O senhor João tem um burro. Há quem diga que é burro, o senhor João, por andar um burro, que não o João, a transportá-lo pela cidade. Ele não se importa desde que o transporte das batatas seja pontual. Chamou João ao burro, para uniformizar a coisa. Evita a superioridade de um e quando os chamarem, olham os dois. Fê-lo por uma questão de tempo, para o economizar. Ter de decidir quem é que olha em função de um nome, desperdiça-lhes preciosos minutos e tem horários a cumprir. Ele sabe que anda demasiado depressa dentro das localidades. Já o avisaram que o burro não é novo e arrisca-se a ficar a pé.
O senhor João vive das terras. Não tem registo biométrico mas é um exímio trabalhador e não precisa dessas modernices para saber a que horas tem de se levantar. É um profissional como há poucos, mas ele não quer saber disso. Nesta sua correria com o burro dentro das localidades, foi mandado parar pela Autoridade Tributária e pela GNR. Pelos vistos, estavam a interceptar condutores com dívidas às Finanças, convidavam-nos a regularizar a situação, forneciam-lhes a oportunidade de pagar e, no caso de não terem condições, eles estariam em condições de penhorar a viatura. O senhor João agradeceu logo a amabilidade. Quem "convida" e dá "oportunidades" só pode ser alguém que lhe quer bem e o senhor João não esquece isso.
Haja alguém que meta ordem no País, para não se cair no facilitismo de achar que os Salgados ou Berardos desta vida é que mandam nisto
Não pôde deixar de ficar intrigado. Como é que sabiam que estava em incumprimento se nem ele fazia ideia? Informaram-no que tinham um sistema informático montado em mesas estacionadas numa rotunda (mas não pagaram multa por cumprirem aquela lei que está acima da lei, sabem?) que cruzava os dados das matrículas com a existência de dívidas ao fisco. O João não era burro, nem o burro do João o era. Percebeu de imediato que, se o jerico não tinha matrícula e só tinha as batatas, a Autoridade Tributária e a GNR tinham-lhe identificado os tubérculos e isso era, única e exclusivamente, ver o seu trabalho reconhecido.

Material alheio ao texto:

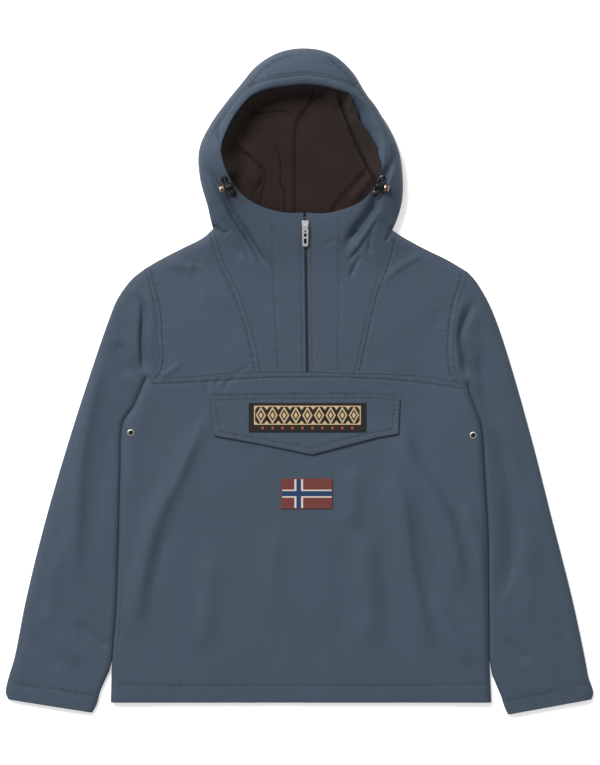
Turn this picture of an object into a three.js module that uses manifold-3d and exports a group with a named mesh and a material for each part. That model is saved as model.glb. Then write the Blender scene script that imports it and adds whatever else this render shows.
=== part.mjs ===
// A padded pullover anorak with a half zip, laid flat on its back.
// Millimetres. +X is to the right of the picture, +Y runs from hem to hood, +Z is up off the surface.
// The origin is on the surface, under the middle of the garment.

import * as THREE from 'three';
import { mergeVertices } from 'three/addons/utils/BufferGeometryUtils.js';
import Module from 'manifold-3d';

const wasm = await Module();
wasm.setup();

// Driving sizes

const seamGap = 0.4;
const layerGap = 0.4;
const wall = {
  shell: 3.6, hood: 3.4, band: 3.2, back: 4, sleeve: 3.4, lining: 2.8, flap: 2.4, tape: 2.4, badge: 1.2,
};
const rest = { middle: 9.6, side: 11.8, sideReach: 60, liningFloor: 8 };
const neckY = 240.6;
const edgeSteps = [0, 2.5, 6, 11];
const underFold = [[0, 16], [2, 9], [7, 3], [14, 0.8], [22, 0]];
const besideBodyGap = 1.7;
const cuffFreeY = -445;
const sleeveHeadNudge = 0.6;
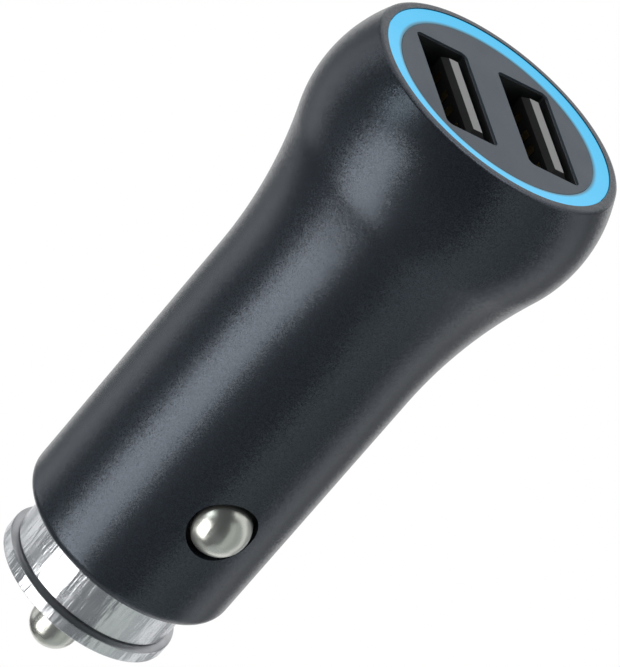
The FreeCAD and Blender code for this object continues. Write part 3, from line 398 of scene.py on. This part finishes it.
finishes = {
    "shell_paint": buildShellPaint(),
    "ring_light": buildRingLight(),
    "face_plastic": plastic("facePlastic", (0.058, 0.082, 0.108), 0.5, grain=0.12, shade=0.1),
    "port_steel": metal("portSteel", (0.2, 0.205, 0.215), 0.3, rings=0.03, smudge=0.2),
    "tongue_plastic": buildTongue(),
    "contact_plating": metal("contactPlating", (0.80, 0.60, 0.28), 0.2),
    "board_laminate": plastic("boardLaminate", (0.012, 0.09, 0.035), 0.3, grain=0.4, shade=0.3,
                              Coat_Weight=0.3, Coat_Roughness=0.15),
    "led_case": plastic("lampCase", (0.8, 0.8, 0.7), 0.4),
    "carrier_plastic": plastic("carrierPlastic", (0.012, 0.012, 0.013), 0.45),
    "spring_steel": metal("springSteel", (0.55, 0.55, 0.55), 0.2, rings=0.1),
    "bright_chrome": metal("brightChrome", (0.80, 0.82, 0.85), 0.17, rings=0.04, smudge=0.16,
                           waves=0.14, Metallic=0.86),
    "capacitor_can": metal("capacitorCan", (0.7, 0.71, 0.72), 0.3, rings=0.06),
    "ferrite": plastic("ferrite", (0.02, 0.02, 0.02), 0.6, grain=0.2, shade=0.3, depth=0.02),
    "copper_wire": metal("copperWire", (0.62, 0.2, 0.08), 0.25, rings=0.1, Coat_Weight=0.5),
    "chip_case": plastic("chipCase", (0.015, 0.015, 0.016), 0.5, grain=0.1, depth=0.01),
    "fuse_case": plastic("fuseCase", (0.72, 0.72, 0.66), 0.4),
    "small_part_case": plastic("smallPartCase", (0.3, 0.22, 0.14), 0.45, shade=0.25),
    "nickel_plate": metal("nickelPlate", (0.68, 0.69, 0.64), 0.19, rings=0.05, smudge=0.14,
                          waves=0.05, Metallic=0.9),
}
# Darkened chrome: painted shade in the nose collar's groove and on the slope below it.
grooveShadeMetal = metal("grooveShadeChrome", (0.5, 0.51, 0.53), 0.2, rings=0.05, smudge=0.3)
# Near-black nickel: painted shade on the contact flanges, seen through the gap round each dome.
flangeShadeMetal = metal("contactFlangeShade", (0.045, 0.045, 0.043), 0.5, rings=0.05, smudge=0.2)

for entry in frame["record"]["subparts"]:
    node = frame["nodes"][entry["node"]]
    node.data.materials.clear()
    node.data.materials.append(finishes[entry["material_slot"]])
print("materials on", len(frame["nodes"]), "nodes")


# Shell

def buildShell():
    size = {
        "barrelRadius": 10.45, "wall": 0.9, "noseEnd": -27.85, "endRound": 1.5, "endBore": 7.3,
        "flareRun": 19.8, "bulgeRound": 13.2, "faceRadius": 12.243, "faceHeight": 26.0,
        "rimBore": 11.503, "rimRound": 0.27,
    }
    hole = {"radius": 3.13, "height": -16.5, "length": 26, "sides": 128}
    steps = {"round": 256, "end": 10, "barrel": 60, "hollow": 40, "bulge": 48, "inside": 24,
             "bore": 8}
    barrel, wall, run = size["barrelRadius"], size["wall"], size["flareRun"]
    over = size["faceHeight"] - run
    bulge = size["bulgeRound"]
    bulgeMiddle = size["faceRadius"] - math.sqrt(bulge ** 2 - over ** 2)
    rise = bulgeMiddle + bulge - barrel
    hollow = (run ** 2 + rise ** 2) / (2 * rise) - bulge
    hollowMiddle = barrel + hollow
    meet = math.degrees(math.asin(run / (hollow + bulge)))
    crest = math.degrees(math.asin(over / bulge))
    land = run + math.sqrt((bulge - wall) ** 2 - (size["rimBore"] - bulgeMiddle) ** 2)
    inCrest = math.degrees(math.atan2(land - run, size["rimBore"] - bulgeMiddle))
    endMiddle = (barrel - size["endRound"], size["noseEnd"] + size["endRound"])

    # the outside, from the nose end up
    shape = bmesh.new()
    inner = shape.verts.new((size["endBore"] * mm, 0, size["noseEnd"] * mm))
    corner = drawLine(shape, inner, (endMiddle[0], size["noseEnd"]))
    corner = drawArc(shape, corner, endMiddle, -90, steps["end"])
    corner = drawLine(shape, corner, (barrel, 0), steps["barrel"])
    corner = drawArc(shape, corner, (hollowMiddle, 0), meet, steps["hollow"])
    corner = drawArc(shape, corner, (bulgeMiddle, run), -(meet + crest), steps["bulge"])
    corner = drawLine(shape, corner, (size["rimBore"], size["faceHeight"]))

    # the inside, back down
    corner = drawLine(shape, corner, (size["rimBore"], land))
    corner = drawArc(shape, corner, (bulgeMiddle, run), inCrest + meet, steps["inside"])
    corner = drawArc(shape, corner, (hollowMiddle, 0), -meet, steps["inside"])
    corner = drawLine(shape, corner, (barrel - wall, size["noseEnd"] + wall), steps["bore"])
    corner = drawLine(shape, corner, (size["endBore"], size["noseEnd"] + wall))
    shape.edges.new((corner, inner))
    turnProfile(shape, steps["round"])
    rim = findRing(shape, size["faceRadius"], size["faceHeight"])
    bmesh.ops.bevel(shape, geom=rim, offset=size["rimRound"] * mm, segments=6, profile=0.5,
                    affect="EDGES", material=-1)
    shell = finishPiece(shape, "outerShell", finishes["shell_paint"], "charger", "outer_shell")

    cutter = bmesh.new()
    bmesh.ops.create_cone(cutter, cap_ends=True, segments=hole["sides"],
                          radius1=hole["radius"] * mm, radius2=hole["radius"] * mm,
                          depth=hole["length"] * mm)
    layShape(cutter, 90, (0, 0, hole["height"]))
    holes = placeShape(cutter, "contactHoles")
    cut = shell.modifiers.new("holes", "BOOLEAN")
    cut.object = holes
    cut.operation = "DIFFERENCE"
    cut.solver = "EXACT"
    applyModifiers(shell)
    bpy.data.objects.remove(holes)
    smoothPiece(shell)
    print("shell", len(shell.data.polygons), "faces")


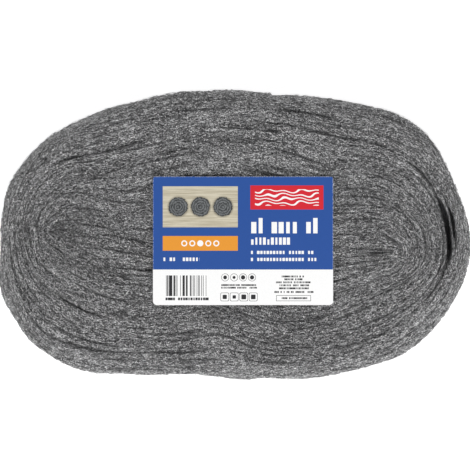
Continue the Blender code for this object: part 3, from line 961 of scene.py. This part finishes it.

O senhor João não parava de enaltecer a iniciativa. Haja alguém que meta ordem no País, para não se cair no facilitismo de achar que os Salgados ou Berardos desta vida é que mandam nisto.
A autoridade tentou ver o que levava nos sacos e o senhor João ia desinteressadamente mostrar os tubérculos, quando se lembrou que o relatório do Banco de Portugal relativo a instituições de crédito que recorreram a fundos públicos não divulga os nomes dos grandes credores da banca, para proteger o financiamento da economia e a estabilidade financeira. Fechou de imediato os sacos e, até hoje, ninguém soube se levava batata nova ou batata velha.
Em 75 anos de vida, nunca tinha visto uma operação stop ser mandada parar
O senhor João foi convidado a regularizar a sua situação, sendo-lhe dada a oportunidade de pagar a dívida. Depois de um sentido agradecimento, o João (que não o burro, o outro) disse ser impossível, dado que nunca anda com muito dinheiro por causa dos assaltos, longe de pensar que era a autoridade que o faria à mão armada. Foi informado de que lhe iriam penhorar o burro. Com tamanho desgosto, o senhor João perguntou se isto era caso único no país, ao que lhe terão dito que já houve, pelo menos, outras duas operações deste tipo este mês: uma na Trofa e outra em Santo Tirso. Certo é que em nenhuma delas conseguiu interceptar os presidentes das câmaras de Santo Tirso, Barcelos ou o Presidente do IPO do Porto, muito provavelmente porque as viaturas não serão destes influencers do norte. Uma coincidência, portanto.
Quando estava prestes a ter o seu burro penhorado, soube que o Secretário de Estado tinha mandado parar a operação stop. Em 75 anos de vida, nunca tinha visto uma operação stop ser mandada parar. Diz, com pena, que não ficou para ver pedir os documentos, soprar ao balão ou penhorar-lhes a dignidade.
Enquanto seguiam viagem, despediram-se todos do João. Olharam os dois. É que o João não é burro, por vezes tem é um país que o quer fazer ser.